After dark the pilgrims left Arafat. They spent the next three days at Mina. Here was the stone that had been cleft when God turned aside Abraham’s sword as he struck to sacrifice his son—in Muslim tradition, Ishmael, not Isaac. Each day each pilgrim threw seven stones at one of a number of small pillars, symbolizing their attacks on the devil and all his minions.

Each pilgrim sacrificed a sheep, cooking some of the meat to eat and giving the rest to charity. The pilgrims now were Hajjis, and would use this title of wonderful pride and distinction for the rest of their lives. The scene became festive, with fireworks and the shooting of guns. All the new Hajjis returned to Mecca to repeat their devotions there at least once. Mecca now became a great market center, as the new Hajjis disposed of the goods they had brought to finance their trips. A great deal of silver, most of it ultimately of American origin, changed hands as pilgrims from around the Mediterranean bought spices, coffee, and Indian fabrics.

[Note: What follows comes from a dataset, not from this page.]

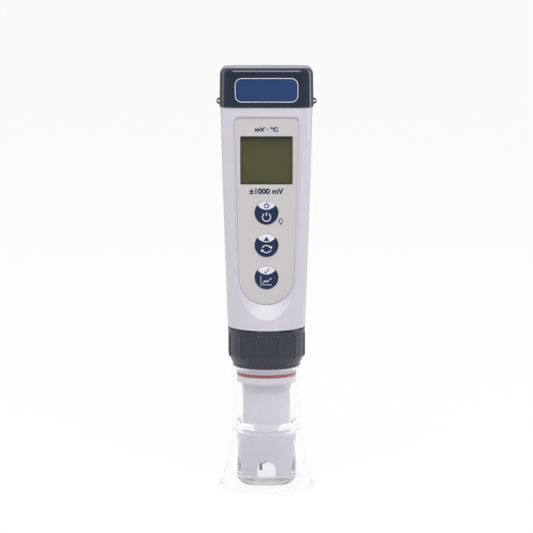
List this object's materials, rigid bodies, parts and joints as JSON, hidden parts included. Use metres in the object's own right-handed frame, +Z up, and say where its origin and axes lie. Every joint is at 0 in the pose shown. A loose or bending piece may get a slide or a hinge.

As they left Mecca for the last time, the new Hajjis walked backward out of the Haram, not turning their backs on the Ka’aba, weeping and praying. There too was the Station of Abraham, where according to one tradition, Abraham had grown as high as the highest mountain and had summoned all the earth, putting his fingers in his ears and facing the four directions in turn, calling out, “Oh you people! The pilgrimage to the ancient House is written as an obligation for you, so answer your Lord!”

The Indian Ocean pilgrim ships already were late for their return voy-ages to India; we do not know how many of them made it, and I suspect that some pilgrims spent another six months in Jidda or in the Yemen ports. The caravans returned to Cairo and Damascus by about the end of the year, and the new Hajjis continued on their long voyages home, to Algiers, Isfahan, and Beijing.